____ The records
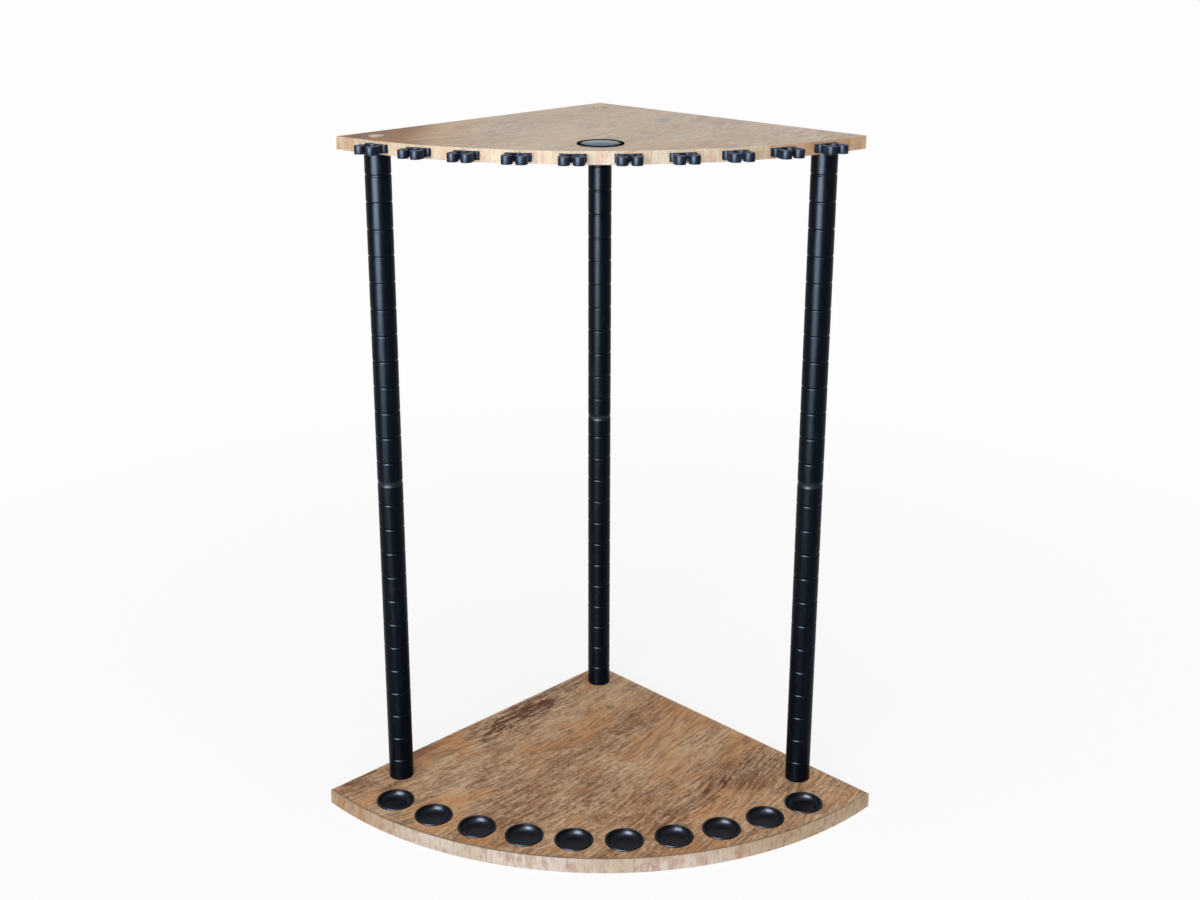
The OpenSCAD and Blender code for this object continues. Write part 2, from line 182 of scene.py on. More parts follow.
class Bench:
    """Builds the nodes of one shader tree."""

    def __init__(self, tree: bpy.types.NodeTree) -> None:
        """Work on a tree.

        Args:
            tree: The tree, such as the world's.
        """
        self.tree = tree

    def node(
        self,
        kind: str,
        settings: dict[str, Any] | None = None,
        sockets: dict[int | str, Any] | None = None,
        output: int | str = 0,
    ) -> Shade:
        """Add one node.

        Args:
            kind: The node's type.
            settings: Its own settings, such as a Math node's operation. "stops" fills a ramp.
            sockets: The values or links of its sockets, by place or name.
            output: The output socket that is returned.

        Returns:
            The chosen output.
        """
        node = self.tree.nodes.new(kind)
        for name, value in (settings or {}).items():
            if name == "stops":
                self._fill_ramp(node.color_ramp, value)
            else:
                setattr(node, name, value)
        for key, value in (sockets or {}).items():
            if isinstance(value, Shade):
                self.tree.links.new(value.socket, node.inputs[key])
            elif isinstance(value, tuple) and node.inputs[key].type == "RGBA":
                node.inputs[key].default_value = (*value, 1.0)
            else:
                node.inputs[key].default_value = value
        return Shade(self, node.outputs[output])

    @staticmethod
    def _fill_ramp(ramp: bpy.types.ColorRamp, stops: Iterable[tuple[float, Colour]]) -> None:
        """Set a ramp's stops.

        Args:
            ramp: The ramp, which starts with two stops.
            stops: Its stops, each a place and a colour.
        """
        for i, (place, colour) in enumerate(stops):
            element = ramp.elements[i] if i < 2 else ramp.elements.new(place)
            element.position = place
            element.color = (*colour, 1.0)

    def place(self, turn: float = 0.0, shift: tuple[float, float, float] = (0, 0, 0)) -> Shade:
        """Give the object's own coordinates, turned about Z.

        Args:
            turn: The turn in radians.
            shift: What is added to the coordinates.

        Returns:
            The coordinates in metres.
        """
        own = self.node("ShaderNodeTexCoord", output="Object")
        return self.node("ShaderNodeMapping", sockets={0: own, 1: shift, 2: (0.0, 0.0, turn)})

    def axis(self, place: Shade, axis: Axis) -> Shade:
        """Take one coordinate of a place."""
        return self.node("ShaderNodeSeparateXYZ", sockets={0: place}, output=axis.value)

    def stretched(self, place: Shade, scale: tuple[float, float, float]) -> Shade:
        """Scale a place along its own axes."""
        return self.node("ShaderNodeVectorMath", {"operation": "MULTIPLY"}, {0: place, 1: scale})

    def noise(
        self,
        place: Shade,
        scale: tuple[float, float, float],
        detail: float = 2.0,
        roughness: float = 0.5,
    ) -> Shade:
        """Give fractal noise around 0.5.

        Args:
            place: Where it is read.
            scale: Features per metre along each axis.
            detail: Octaves.
            roughness: Weight of the fine octaves.

        Returns:
            The noise value.
        """
        sockets = {
            "Vector": self.stretched(place, scale),
            "Scale": 1.0,
            "Detail": detail,
            "Roughness": roughness,
        }
        return self.node("ShaderNodeTexNoise", sockets=sockets)

    def blend(self, share: Any, first: Any, second: Any, mode: Blend = Blend.MIX) -> Shade:
        """Mix two colours.

        Args:
            share: How much of the second colour.
            first: The first colour.
            second: The second colour.
            mode: The blend mode.

        Returns:
            The mixed colour.
        """
        settings = {"data_type": "RGBA", "blend_type": mode.value, "clamp_factor": True}
        # A Mix node keeps its two colours in sockets 6 and 7, and the mixed colour in output 2
        return self.node("ShaderNodeMix", settings, {0: share, 6: first, 7: second}, output=2)

    def offset(self, place: Shade, x: Any = 0.0, y: Any = 0.0) -> Shade:
        """Shift a place by values or numbers to the right and to the back."""
        shift = self.node("ShaderNodeCombineXYZ", sockets={0: x, 1: y})
        return self.node("ShaderNodeVectorMath", {"operation": "ADD"}, {0: place, 1: shift})

    def length(self, place: Shade) -> Shade:
        """Give a place's distance from its zero point."""
        return self.node("ShaderNodeVectorMath", {"operation": "LENGTH"}, {0: place}, output=1)

    def ramp(self, value: Shade, stops: Iterable[tuple[float, Colour]]) -> Shade:
        """Turn a value into a colour through a ramp's stops."""
        return self.node("ShaderNodeValToRGB", {"stops": tuple(stops)}, {0: value})


class MaterialBench(Bench):
    """Builds the shader tree of one new material."""

    def __init__(self, name: str) -> None:
        """Start an empty material.

        Args:
            name: The material's name.
        """
        self.material = bpy.data.materials.new(name)
        self.material.use_nodes = True
        super().__init__(self.material.node_tree)
        self.tree.nodes.clear()

    def finish(self, height: Shade, depth: float, **sockets: Any) -> bpy.types.Material:
        """Close the tree with one Principled BSDF.

        Args:
            height: The surface's relief, 0 to 1.
            depth: How deep that relief is.
            **sockets: The shader's sockets, with underscores for spaces.

        Returns:
            The finished material.
        """
        bump = self.node("ShaderNodeBump", sockets={"Distance": depth, "Height": height})
        named = {name.replace("_", " "): value for name, value in sockets.items()}
        shader = self.node("ShaderNodeBsdfPrincipled", sockets={**named, "Normal": bump})
        return self.close(shader)

    def close(self, shader: Shade) -> bpy.types.Material:
        """Link a shader to the material's output.

        Args:
            shader: The shader.

        Returns:
            The finished material.
        """
        output = self.tree.nodes.new("ShaderNodeOutputMaterial")
        self.tree.links.new(shader.socket, output.inputs["Surface"])
        return self.material


@dataclass(frozen=True)
class Stain:
    """A dark, ragged stain in a board's print, drawn out along the grain.

    Attributes:
        x: Its middle's place to the right.
        y: Its middle's place to the back.
        length: Half its length along the grain.
        width: Half its width across the grain.
        strength: How dark it is, 0 to 1.
    """

    x: float
    y: float
    length: float
    width: float
    strength: float


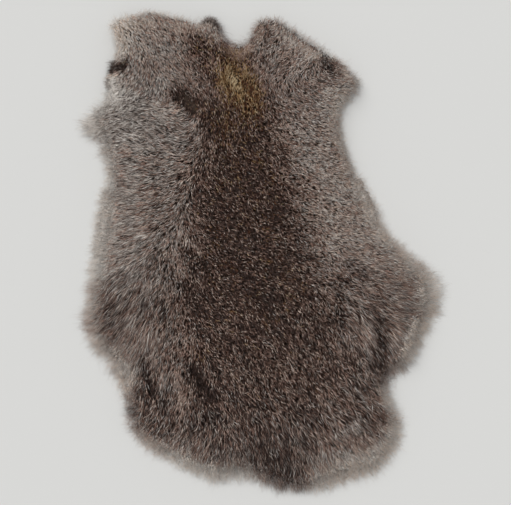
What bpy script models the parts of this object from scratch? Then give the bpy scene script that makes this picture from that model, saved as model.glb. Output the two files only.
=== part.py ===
"""Tanned rabbit skin, laid out flat with its hair side up.

One skin in two layers: the leather, a thin sheet with a cut edge, and the coat,
a lumpy slab of fur that reaches past the leather and ends in a rim of locks.

Metres, +Z up. +Y points at the neck end, +X at the right-hand side of the skin
as it lies. The origin is on the surface it lies on, under the middle of its box.
"""

import math
from collections import namedtuple

import bmesh
import bpy
import numpy as np
from mathutils import Vector, noise

MM = 0.001
NAME = "rabbit_skin"

# Driving sizes of the whole skin, over the hair tips
SKIN_LENGTH = 0.384
SKIN_WIDTH = 0.284
HIDE_THICKNESS = 0.0012
LAYER_GAP = 0.0003

# Heights of the coat above the hide
PILE_HEIGHT = 0.0135
RIM_HEIGHT = 0.0034
LUMP_PITCH = 0.026
LUMP_RISE = 0.0028
FINE_LUMPS = 2.1
FINE_LUMP_SHARE = 0.5

# How the coat rounds off towards its rim: a base and a share of the overhang
ROLL_BASE = 0.007
ROLL_PER_OVERHANG = 1.15

# Locks at the rim
LOCK_SHARE = 0.52
LOCK_BEND = 0.55
LOCK_MID_WIDTH = 0.72
LOCK_MID_HEIGHT = 0.62
LOCK_TIP_HEIGHT = 0.0006
LOCK_UNEVEN = 0.60
LOCK_UNEVEN_PITCH = 0.0043

# Clearances under the skin: the hair past the leather, and the dried leather
# outside the area that lies hard on the surface
HAIR_CLEARANCE = 0.0005
STAND_OFF = 0.0003

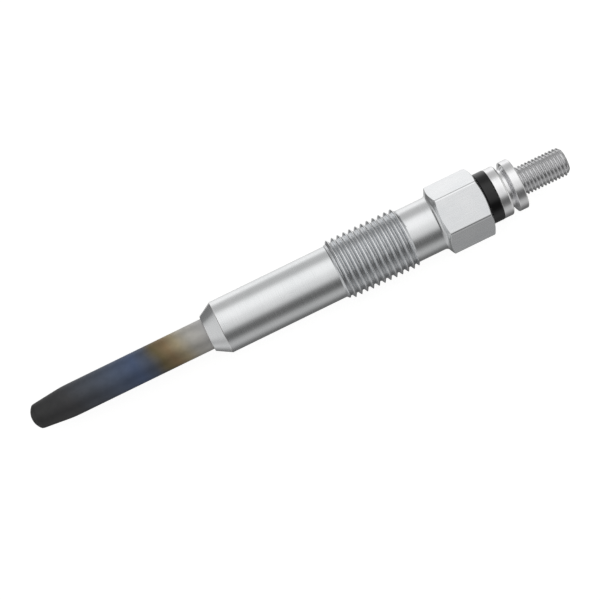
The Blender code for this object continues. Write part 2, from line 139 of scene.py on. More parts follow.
________
■ Requirements:
Please copy only these lines, exactly: the first line of the records through the line containing "self.tree = tree", ends included.

■ Output:
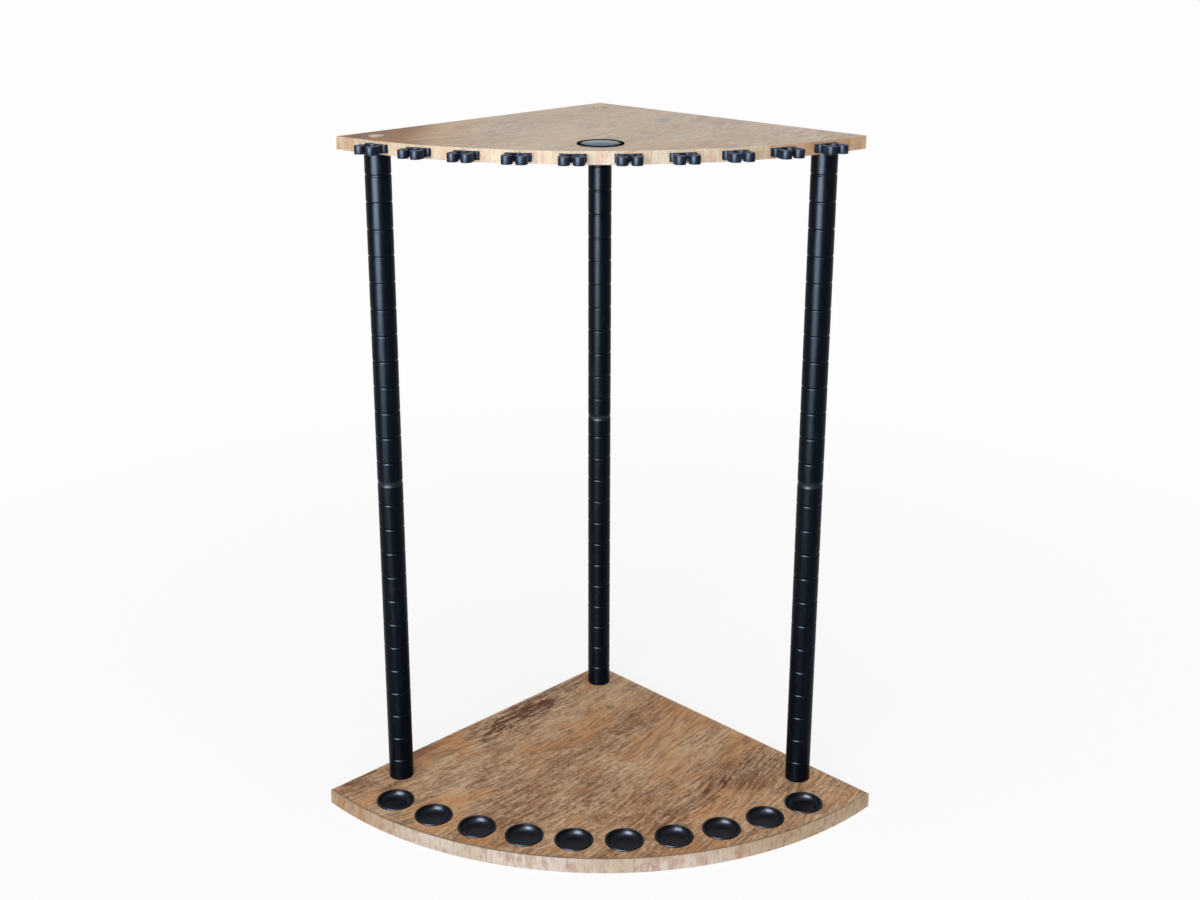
The OpenSCAD and Blender code for this object continues. Write part 2, from line 182 of scene.py on. More parts follow.
class Bench:
    """Builds the nodes of one shader tree."""

    def __init__(self, tree: bpy.types.NodeTree) -> None:
        """Work on a tree.

        Args:
            tree: The tree, such as the world's.
        """
        self.tree = tree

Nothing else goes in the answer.